Mi
tío, mi abuelo materno… todos labriegos y cazadores. Lo he contado alguna vez.
De niño a veces me llevaban a ajear perdices o a conejos. Era aburridísimo: toda
la mañana pateando el monte, saliéndose de las trochas y atajando por donde
solo las cabras se atreven, para encontrar algún conejo extraviado o un nido de
perdices. Todo esto formaba parte del acervo de los pueblos, de las rutinas del
campo, mucho antes de que apareciesen en las ciudades los colectivos en defensa
de la naturaleza, los animalistas y demás benefactores de los bichos.
En
realidad, es fácil advertir que la gente comparte cada vez más un conocimiento
establecido. Hace tiempo abandonó la experiencia directa para aceptar, o
abrazar, lo que otros comunican, convirtiendo su sabiduría personal en un
manojo de creencias. Sabiduría urbana, claro está. Incluso en muchos pueblos es
así ya. Si tienen el placer de salir al monte o a la montaña, lo harán no por
paliar la carencia habitual de naturaleza, o una ignorancia intrínseca del
medio natural, sino porque pasear un rato por senderos, roquedas, cascajales y
oteros forma parte de ese contacto que se ha estipulado como necesario para una
vida sana. Pero la ignorancia de la que hablaba anteriormente seguirá igual de
vigente, porque el urbanita ni vive, ni comparte ni entiende la cultura rural.
Me
sorprendió el escarnio con que algunos medios atacaron al presidente francés
cuando anunció recientemente que restauraría las cacerías presidenciales.

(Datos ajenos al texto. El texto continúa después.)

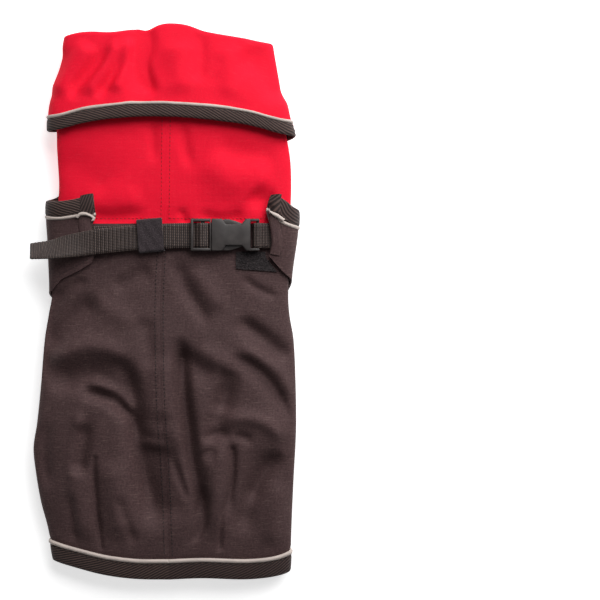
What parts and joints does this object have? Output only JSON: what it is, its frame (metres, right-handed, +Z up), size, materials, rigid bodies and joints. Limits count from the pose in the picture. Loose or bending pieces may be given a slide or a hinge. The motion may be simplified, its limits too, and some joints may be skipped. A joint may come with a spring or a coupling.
{
  "type": "dog winter coat",
  "caption": "Dog winter coat laid flat with its back up: collar and yoke over the shoulders, body with open flaps, chest panel with wrap-round wings, and a webbing belt.",
  "frame": {"origin": "on the surface the coat lies on, under the middle of its length and width", "axes": "+Y along the back towards the collar, +X to the right seen from above, +Z up out of the back"},
  "size_m": [0.2158, 0.4453, 0.0379],
  "materials": {
    "shell_charcoal": "woven softshell, slubbed plain weave, dull",
    "shell_red": "woven softshell, plain weave, slight sheen",
    "twill_binding": "polyester twill tape with diagonal ribs",
    "reflective_piping": "pale retroreflective piping",
    "fleece": "brushed heather fleece",
    "webbing": "ribbed polypropylene webbing",
    "hook_fabric": "nylon hook tape",
    "loop_fabric": "brushed nylon loop",
    "buckle_plastic": "moulded acetal, fine spark texture",
    "label_rubber": "soft moulded rubber, satin"
  },
  "bodies": {
    "root": {"back_left": "shell_charcoal", "hem_binding_left": "twill_binding", "hem_piping_left": "reflective_piping", "lining_left": "fleece", "back_right": "shell_charcoal", "hem_binding_right": "twill_binding", "hem_piping_right": "reflective_piping", "lining_right": "fleece", "yoke_left": "shell_red", "yoke_right": "shell_red", "collar": "shell_red", "collar_binding": "twill_binding", "collar_piping": "reflective_piping", "chest_panel": "shell_charcoal", "armhole_binding_left": "twill_binding", "armhole_piping_left": "reflective_piping", "armhole_binding_right": "twill_binding", "armhole_piping_right": "reflective_piping", "label_patch": "label_rubber", "loop_patch": "loop_fabric", "buckle_frame": "buckle_plastic", "buckle_housing": "buckle_plastic", "webbing_left": "webbing", "webbing_right": "webbing", "keeper": "hook_fabric"}
  },
  "joints": []
}
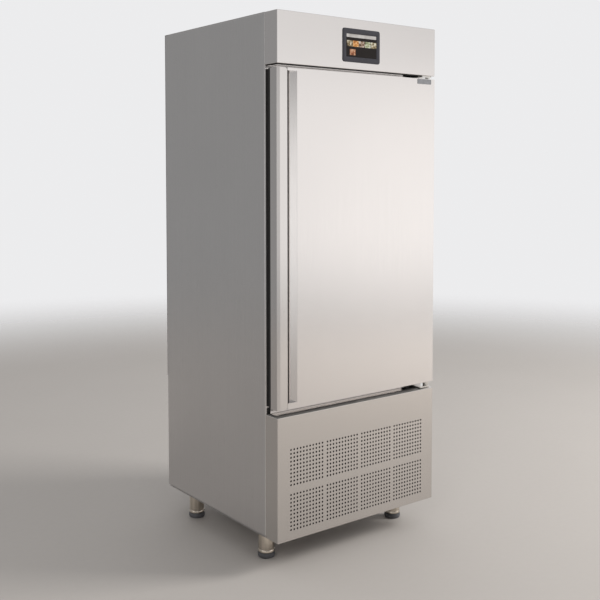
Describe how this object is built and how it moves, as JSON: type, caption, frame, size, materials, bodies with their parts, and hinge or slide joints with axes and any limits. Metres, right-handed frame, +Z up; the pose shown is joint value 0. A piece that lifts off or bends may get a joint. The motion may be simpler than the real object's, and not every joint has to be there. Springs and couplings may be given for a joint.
{
  "type": "blast chiller",
  "caption": "Upright stainless blast chiller with a full-width door, full-height recessed handle, touch display fascia, tray racks, evaporator fans and a perforated machine panel.",
  "frame": {"origin": "on the floor, under the middle of the cabinet's outer box", "axes": "+Z up, front faces -Y, +X to the right seen from the front"},
  "size_m": [0.8, 0.8106, 2.06],
  "materials": {
    "casing_steel": "satin",
    "front_steel": "satin",
    "liner_steel": "satin",
    "hinge_steel": "satin",
    "badge_metal": "satin",
    "black_plastic": "matte",
    "bezel_plastic": "satin",
    "screen_glass": "gloss",
    "gasket_rubber": "matte",
    "insulation_foam": "matte",
    "coil_aluminium": "satin",
    "copper": "satin",
    "machine_black": "satin",
    "compressor_black": "satin",
    "circuit_board": "matte",
    "foot_steel": "satin",
    "foot_grey": "matte"
  },
  "bodies": {
    "cabinet": {"left_side_panel": "casing_steel", "right_side_panel": "casing_steel", "top_panel": "casing_steel", "rear_panel": "casing_steel", "base_panel": "casing_steel", "front_frame": "casing_steel", "cabinet_insulation": "insulation_foam", "inner_liner": "liner_steel", "rear_service_cover": "casing_steel", "control_fascia": "front_steel", "display_bezel": "bezel_plastic", "touch_screen": "screen_glass", "display_housing": "black_plastic", "electrical_box": "casing_steel", "control_board": "circuit_board", "grille_panel": "front_steel", "hinge_bracket_bottom": "hinge_steel", "hinge_bracket_top": "hinge_steel", "fan_cowl": "liner_steel", "evaporator_motor_1": "machine_black", "evaporator_motor_2": "machine_black", "evaporator_coil": "coil_aluminium", "drip_tray": "liner_steel", "drain_pipe": "black_plastic", "compressor": "compressor_black", "condenser_coil": "coil_aluminium", "condenser_shroud": "machine_black", "condenser_motor": "machine_black", "liquid_receiver": "compressor_black", "filter_drier": "copper", "suction_line": "copper", "discharge_line": "copper", "receiver_line": "copper", "liquid_line": "copper", "evaporator_feed": "copper", "power_gland": "black_plastic", "foot_socket_front_left": "foot_steel", "foot_socket_front_right": "foot_steel", "foot_socket_rear_left": "foot_steel", "foot_socket_rear_right": "foot_steel"},
    "door": {"door_outer_skin": "front_steel", "door_handle": "front_steel", "door_insulation": "insulation_foam", "door_inner_panel": "liner_steel", "door_frame_profile": "black_plastic", "door_gasket": "gasket_rubber", "badge_plate": "badge_metal", "hinge_bush_bottom": "black_plastic", "hinge_bush_top": "black_plastic"},
    "rack_left": {"tray_rack_left": "liner_steel"},
    "rack_right": {"tray_rack_right": "liner_steel"},
    "evaporator_rotor_1": {"evaporator_fan_1": "black_plastic"},
    "evaporator_rotor_2": {"evaporator_fan_2": "black_plastic"},
    "condenser_rotor": {"condenser_fan": "black_plastic"},
    "foot_front_left": {"foot_base_front_left": "foot_grey"},
    "foot_front_right": {"foot_base_front_right": "foot_grey"},
    "foot_rear_left": {"foot_base_rear_left": "foot_grey"},
    "foot_rear_right": {"foot_base_rear_right": "foot_grey"}
  },
  "joints": [
    {"name": "door_hinge", "type": "hinge", "parent": "cabinet", "child": "door", "pos_m": [0.388, -0.37275, 0.6101], "axis": [0, 0, 1], "range_deg": [0, 110]},
    {"name": "evaporator_fan_1_spin", "type": "hinge", "parent": "cabinet", "child": "evaporator_rotor_1", "pos_m": [0, 0.20925, 0.98913], "axis": [0, 1, 0], "continuous": true},
    {"name": "evaporator_fan_2_spin", "type": "hinge", "parent": "cabinet", "child": "evaporator_rotor_2", "pos_m": [0, 0.20925, 1.48157], "axis": [0, 1, 0], "continuous": true},
    {"name": "condenser_fan_spin", "type": "hinge", "parent": "cabinet", "child": "condenser_rotor", "pos_m": [0, -0.21895, 0.3153], "axis": [0, 1, 0], "continuous": true},
    {"name": "foot_front_left_adjust", "type": "slide", "parent": "cabinet", "child": "foot_front_left", "axis": [0, 0, -1], "range_m": [0, 0.04]},
    {"name": "foot_front_right_adjust", "type": "slide", "parent": "cabinet", "child": "foot_front_right", "axis": [0, 0, -1], "range_m": [0, 0.04]},
    {"name": "foot_rear_left_adjust", "type": "slide", "parent": "cabinet", "child": "foot_rear_left", "axis": [0, 0, -1], "range_m": [0, 0.04]},
    {"name": "foot_rear_right_adjust", "type": "slide", "parent": "cabinet", "child": "foot_rear_right", "axis": [0, 0, -1], "range_m": [0, 0.04]},
    {"name": "rack_left_lift", "type": "slide", "parent": "cabinet", "child": "rack_left", "axis": [0, 0, 1], "range_m": [0, 0.015]},
    {"name": "rack_right_lift", "type": "slide", "parent": "cabinet", "child": "rack_right", "axis": [0, 0, 1], "range_m": [0, 0.015]}
  ]
}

O
cuando el pasado fin de semana, por ejemplo, se vivieron en España una serie de
manifestaciones en defensa de la caza y los medios rurales. Las redes sociales,
que son urbanas, fanáticas y repletas de idiotez, enseguida pasaron al ataque,
atravesadas de esa sedicente altura moral que las trufa como si una proclama
cualquiera vociferada por millones de voces fuese más verdad que una certeza
proferida por unos pocos.
El
animalismo ha devenido identitario y arrogante. Hace poco me dio la risa al oír
contar a una cocinera de colegio los lloros que soportaba cuando preparaba
pollo asado para los niños. Sin olvidarnos de organizaciones como Proyecto Gran
Simio, que pretende reconocer derechos humanos (sí, humanos) a los grandes
simios (chimpancés, orangutanes y gorilas).
De verdad. Aunque me aburra, sigo prefiriendo una actividad
cinegética responsable a las muchas rupturas ocurrentes que tratan de
arrinconarla. Es una cuestión de medios: urbano o rural, y sus mezclas.